Birrell, who was born with cerebral palsy, said: ‘That bronze was not what we were trying to do in London. That means there is still more to achieve. We’ve won every single gold medal you can except the Paralympic gold so it’s really clear what we are trying to achieve. Why we do what we do every day is to win that.
‘I was really upset pre the London podium that I was going to have to stand on the third step. But when you get on the podium, get a medal round your neck with your family there it definitely put a smile on my face, which I was surprised about.’
Rickham, paralysed as a result of shallow diving accident in 1995, added: ‘London I saw very much as ‘This is it, we can win a gold medal’. We were looking so much at the big picture of gold when just taking each day as it comes would have probably stood us in better stead. I’m probably a bit more tempered going in to Rio.
‘Rio is such a complicated venue. There are going to be days where none of the top people are necessarily at the front of the fleet so I’m trying not to get too excited, trying to go with the flow and live in the present and take each day as it comes.’
In the seven World Championships from 2009 to 2015, the gold medal went to either Rickham and Birrell, or London 2012 champions, Daniel Fitzgibbon and Liesl Tesch (AUS). But at the 2016 Para World Sailing Championships in Medemblik, new names, Monika Gibes and Piotr Cichocki (POL), emerged at the top of the pile, sailing themselves into Rio podium contention after just over a year of competing together.
Having teamed up in 2007, Rio is set to be Rickham and Birrell’s last competitive outing together while, with sailing not currently part of the Paralympic programme for Tokyo 2020, it will be the last Games for at least eight years that anyone has the chance to try to win a Paralympic sailing medal. The Brits think this will mean everyone has a heightened focus on trying to claim a Rio podium spot.
Rickham said: ‘Everybody’s going to be gunning for it, that’s the reality of the situation. We’ve been at the top end of the fleet for a long while. The way I look at it is we came fifth in Beijing, we came third in London, so clearly the natural progression has to be first this time, doesn’t it?!’
Birrell added: ‘It’s going to be really close in Rio.
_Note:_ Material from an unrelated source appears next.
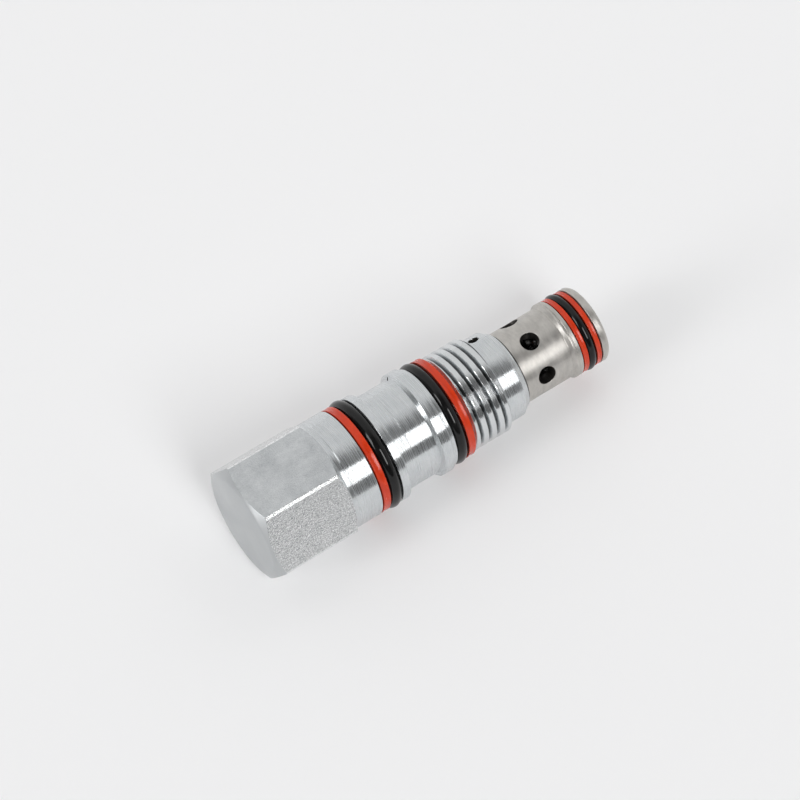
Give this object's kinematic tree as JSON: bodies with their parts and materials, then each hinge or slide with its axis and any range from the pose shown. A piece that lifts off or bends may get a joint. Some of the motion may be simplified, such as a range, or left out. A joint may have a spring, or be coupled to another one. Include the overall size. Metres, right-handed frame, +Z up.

The Poles did a great job winning at the Worlds and the Australians have done really well this four-year cycle too, but I believe on our day if we deliver what we can there is no reason why it can’t be gold.’
Lucas bids for historic golden repeat in Rio
London 2012 gold medallist Helena Lucas admits the chance to make history by becoming the first person to ever defend a Paralympic sailing title is fuelling her Rio 2016 ambitions.
In topping the one-person 2.4mR podium four years ago, Southampton-based Lucas became the first British Paralympic gold medallist since sailing became a full programme sport at Sydney 2000, while as the only female in the 2012 2.4mR fleet, she also became the class’ first female Paralympic medallist.
The Surrey-born 41-year-old, who was awarded an MBE in the 2013 New Year Honours, was the first British athlete (Olympic or Paralympic) to be selected for Rio 2016 in April 2015 and heads to what is her third Paralympics having added three more Worlds medals to her trophy cabinet since her London triumph.
Lucas, who was born with no thumbs and limited extension in her arms, describes winning gold at her home Games as “the ultimate pinnacle” of her career. But as post-Rio retirement looms, and with sailing not currently part of the Paralympic programme for Tokyo 2020, she wants to go out on the highest high possible.
Lucas said: ‘What drives me and inspires me is the chance of winning another gold medal and defending my title, which at the moment is something no Paralympic sailor has managed to do.
‘For London we felt it all came together just at the right time, but there was still a lot more we could do and there was more to come. Rio was another realistic gold medal opportunity.
‘When I was standing on the podium at London 2012 the first emotion was relief. Years and years of hard work has gone in to it and finally you’ve achieved it. It took ages for it to sink in and it sort of felt like somebody else had won it!
‘Hopefully if I have the opportunity to stand on the top step in Rio it will feel quite different. It would be very emotional, especially as this is the last chance for Paralympic sailing to win medals. It’s certainly my last chance of winning a medal.’
Lucas added: ‘I’m really pleased with my kit and in most conditions I’ve got some really good speed, which is really useful and gets me out of trouble a few times!
‘The standard of the 2.4mR class has always been high, but it’s got even higher. It’s now quite easy to make a couple of mistakes and find yourself in eighth or ninth, but in the past you could get away with a couple of mistakes and still be fourth or fifth.
‘I think I have the determination and attitude of never giving up. Every single point counts and every boat you can pass counts. Focusing on taking one place at a time and working my way up through the fleet. That was certainly my attitude for London 2012 and it’s what enabled me to win gold.’
How to follow the action
All three of the Paralympic sailing classes, the 2.4mR, SKUD 18 and Sonar, are scheduled to contest an 11 race series, with two races per day from Monday 12 to Friday 16 September before the final series race, after which the medals will be awarded, on Saturday 17 September.
Channel 4 have the rights to the Paralympic Games and will be beginning their opening ceremony broadcast at 9pm tonight. Clare Balding and Adam Hills host.